To parcook the rice, use about two thirds the amount of water recommended for absorption method. Turn off heat as soon as the bottom of the pot is dry. Shake the pot vigorously to loosen rice or separate with a fork, cover again and allow to steam for twenty minutes. Place one or two serves into bowls to judge amount, then spread those onto a tray marked with a teaspoon. Spread the rest onto trays and dehydrate at 63C/145°F.
Preheat oven to 190C/375°F. Spread cauliflower onto a baking tray and place into the hot oven for 15-20 minutes or until slightly softened and beginning to char or brown on the edges.
Add a little oil to your pot and put it on a medium flame. Return the rehydrated meat and veg mix to pot.
Stir the meat mix, scraping the bottom as the scant remaining liquid evaporates. It will start to catch and stick, but this is what you want. Take it as far as you and your pot dare, then remove from heat.
You can place your rice into the sousvide bag while the meat is caramelising, but it’s pretty quick, just a few minutes even on an alcohol stove — we don’t bother. Alternatively, if that’s all too much faffing about, just cook and rehydrate your rice first, keep it warm for 20 mins in your jacket, and do the meat jmix straight afterwards.
Push meat to one side and return rice to pot. For two, remove half the meat into the sousvide bag, then return half the rice to the pot. Place the other half into the sousvide bag. If you are carrying a tomato and/or a couple of mini cucumbers, chop them and place on top.

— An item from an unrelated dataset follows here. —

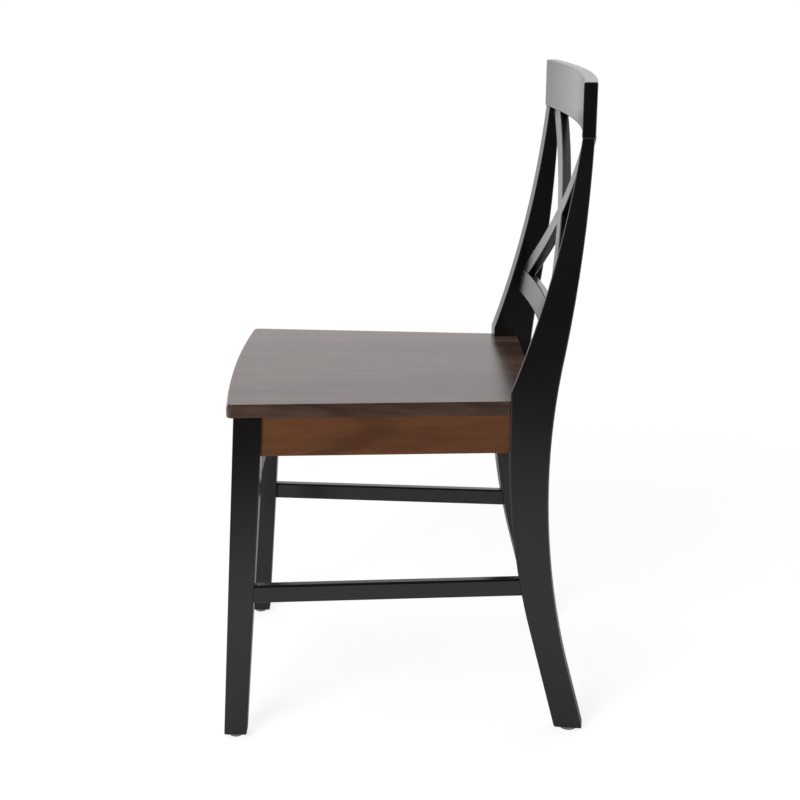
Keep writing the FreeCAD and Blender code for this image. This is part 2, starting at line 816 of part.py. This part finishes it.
def rounded(body, radius, test):
    """Rounds the body's edges that pass a test."""
    doc.recompute()
    base = body.Tip
    fillet = body.newObject("PartDesign::Fillet", body.Name + "Round")
    fillet.Base = (base, edges_where(base.Shape, test))
    bind(fillet, "Radius", radius)
    return body


def bevelled(body, drop, inset, test):
    """Bevels the body's upper edges that pass a test: by the drop down the side, by the inset on the top."""
    doc.recompute()
    base = body.Tip
    bevel = body.newObject("PartDesign::Chamfer", body.Name + "Bevel")
    bevel.Base = (base, edges_where(base.Shape, test))
    bevel.ChamferType = "Two distances"
    bind(bevel, "Size", drop)
    bind(bevel, "Size2", inset)
    return body


def seat_board():
    """A flat board with a bowed front edge, notched round the rear legs."""
    front = size.seat_front_half_width
    rear = size.seat_rear_half_width
    back = size.seat_back_y
    leg_face_y = size.rear_leg_y + (size.rear_leg_x - rear) * toe_sin / toe_cos
    rear_y = leg_face_y - size.seat_clearance / toe_cos
    notch, notch_y = on_rear_leg(-size.rear_leg_thickness - size.seat_clearance, -size.seat_clearance)
    back_x = notch + (back - notch_y) * toe_sin / toe_cos
    bow = (front * front + size.seat_front_bow * size.seat_front_bow) / (2 * size.seat_front_bow)
    board = plan_slab("SeatBoard", [
        (-front, size.seat_corner_y, bow),
        (front, size.seat_corner_y),
        (rear, rear_y),
        (notch, notch_y),
        (back_x, back),
        (-back_x, back),
        (-notch, notch_y),
        (-rear, rear_y),
    ], seat_underside, size.seat_height)
    corner_y = size.seat_corner_y.value
    middle = seat_underside.value + size.seat_thickness.value / 2

    def upright_corner(start, end):
        return max(start.y, end.y) < corner_y / 2 and (start.z - middle) * (end.z - middle) < 0

    def front_or_side(start, end):
        return min(start.y, end.y) < corner_y / 2

    def top_rim(start, end):
        return min(start.z, end.z) > middle and front_or_side(start, end)

    def bottom_rim(start, end):
        return max(start.z, end.z) < middle and front_or_side(start, end)

    rounded(board, size.seat_corner_radius, upright_corner)
    bevelled(board, size.seat_bevel_drop, size.seat_bevel_inset, top_rim)
    rounded(board, size.seat_bottom_round, bottom_rim)
    return less("seat", board, [seat_holes])


seat = seat_board()


def leg_holes(side_joint, cross_joint, foot):
    """Holes for the apron dowels, the stretcher tenon and the glide's nail."""
    dowel_holes = dowels_at(side_joint + cross_joint, gap, end_gap)
    return dowel_holes + [stretcher_tongue("StretcherMortise", gap, end_gap), nail_hole(*foot)]


front_leg_holes = leg_holes(side_front_joint, front_joint, (front_foot_x, front_foot_y))
rear_leg_holes = leg_holes(side_rear_joint, rear_joint, (rear_foot_x, rear_foot_y))
rear_leg_holes += crest_dowels(gap, end_gap) + [rail_tenon("RailMortise", gap, end_gap)]
front_left_leg = less("front_left_leg", front_leg, front_leg_holes)
rear_left_leg = less("rear_left_leg", rear_leg, rear_leg_holes)

side_holes = dowels_at(side_front_joint + side_rear_joint, gap, end_gap)
left_side_apron = less("left_side_apron", side_apron_blank, [front_leg, rear_leg, block_holes] + side_holes)
front_legs = both_sides([front_leg])
rear_legs = both_sides([rear_leg])
front_apron_holes = both_sides(dowels_at(front_joint, gap, end_gap))
rear_apron_holes = both_sides(dowels_at(rear_joint, gap, end_gap))
front_apron = less("front_apron", front_apron_blank, front_legs + [block_holes] + front_apron_holes)
rear_apron = less("rear_apron", rear_apron_blank, rear_legs + [block_holes] + rear_apron_holes)
front_left_block = less("front_left_corner_block", front_block, [block_holes, seat_holes])
rear_left_block = less("rear_left_corner_block", rear_block, [block_holes, seat_holes])

slat_mortises = [slat_tenons("SlatMortises", side, gap, end_gap) for side in (-1, 1)]
crest_holes = both_sides(crest_dowels(gap, end_gap))
crest_drilled = less("CrestDrilled", crest, crest_holes + slat_mortises[:1])
crest_rail = less("crest_rail", crest_drilled, slat_mortises[1:])
rail_shoulders = less("RailShoulders", rail, rear_legs)
rail_tenons = both_sides([rail_tenon("RailTenon", Size(0), Size(0))])
rail_whole = joined("RailWhole", [rail_shoulders] + rail_tenons)
rail_mortised = less("RailMortised", rail_whole, slat_mortises[:1])
lower_back_rail = less("lower_back_rail", rail_mortised, slat_mortises[1:])

left_pieces = [
    front_left_leg,
    rear_left_leg,
    left_side_apron,
    left_stretcher,
    front_left_block,
    rear_left_block,
    front_glide,
    rear_glide,
]
right_pieces = [mirrored(piece.Name.replace("left", "right"), piece) for piece in left_pieces]
middle_pieces = [
    seat,
    front_apron,
    rear_apron,
    crest_rail,
    lower_back_rail,
    under_slat,
    over_slat,
    side_dowels,
    front_dowels,
    rear_dowels,
    post_dowels,
    block_screws,
    seat_screws,
]


# Check every object, then write one file for each sub-part

doc.recompute()
failed = [item.Name for item in doc.Objects if "Invalid" in item.State or "Error" in item.State]
sub_parts = middle_pieces + left_pieces + right_pieces
failed += [item.Name for item in sub_parts if item.Shape.isNull() or not item.Shape.isValid()]
if failed:
    raise SystemExit("these objects failed: " + ", ".join(failed))
os.makedirs("parts", exist_ok=True)
for item in sub_parts:
    item.Shape.exportStep("parts/%s.step" % item.Label)
    print("%-26s %d solids, %.1f cm3" % (item.Label, len(item.Shape.Solids), item.Shape.Volume / 1000))
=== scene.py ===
import json
import math

import bmesh
import bpy
from mathutils import Matrix, Vector
from mathutils.bvhtree import BVHTree

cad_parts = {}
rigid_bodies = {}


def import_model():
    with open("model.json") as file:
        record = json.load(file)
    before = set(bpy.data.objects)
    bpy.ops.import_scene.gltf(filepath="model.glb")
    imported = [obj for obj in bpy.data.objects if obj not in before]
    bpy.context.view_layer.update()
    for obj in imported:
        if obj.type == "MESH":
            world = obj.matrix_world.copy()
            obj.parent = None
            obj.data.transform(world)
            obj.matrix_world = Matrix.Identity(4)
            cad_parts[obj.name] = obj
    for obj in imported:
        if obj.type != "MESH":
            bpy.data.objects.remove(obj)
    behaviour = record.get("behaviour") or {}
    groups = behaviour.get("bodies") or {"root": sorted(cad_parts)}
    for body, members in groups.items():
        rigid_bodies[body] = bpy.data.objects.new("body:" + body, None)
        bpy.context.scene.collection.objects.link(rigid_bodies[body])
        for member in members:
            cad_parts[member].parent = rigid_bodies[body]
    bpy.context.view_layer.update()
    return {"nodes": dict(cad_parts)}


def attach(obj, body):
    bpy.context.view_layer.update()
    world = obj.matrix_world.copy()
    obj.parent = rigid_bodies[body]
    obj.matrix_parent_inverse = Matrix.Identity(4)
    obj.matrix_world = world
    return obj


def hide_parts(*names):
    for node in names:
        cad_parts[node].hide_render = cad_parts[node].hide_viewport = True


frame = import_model()

# A dining chair with a black satin frame, brown stained aprons and a brown board seat.
# Metres, +Z up, the sitter faces -Y, the sitter's left is +X.

for spare in list(bpy.data.objects):
    if spare.type in {"CAMERA", "LIGHT"} or spare.name == "Cube":
        bpy.data.objects.remove(spare)


# Shader sums

# A Mix node's colour sockets go by number, because its number sockets have the same names.
MIX_SHARE, MIX_FIRST, MIX_SECOND, MIX_RESULT = 0, 6, 7, 2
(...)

We have a caldera cone alcohol stove system, which throws flame up the side of our titanium 1300ml pasta pot; a simmer ring may be helpful if your stove has one. The sides and bottom do burn easily on titanium pots: you will definitely need a scourer afterwards! Another trick is to rinse your pan, then add a spoonful of clean sand or soil (taken from below the soil surface) to the pot before using your scourer. In our experience, “non stick” backpacking pots are pretty useless. Aluminium is a better option.
Adjustable gas stoves are easier to use with this recipe, but upright integrated canister stoves like Jetboils tend to have a very small bottom surface area and you will struggle to caramelise the meat in a tall narrow pot.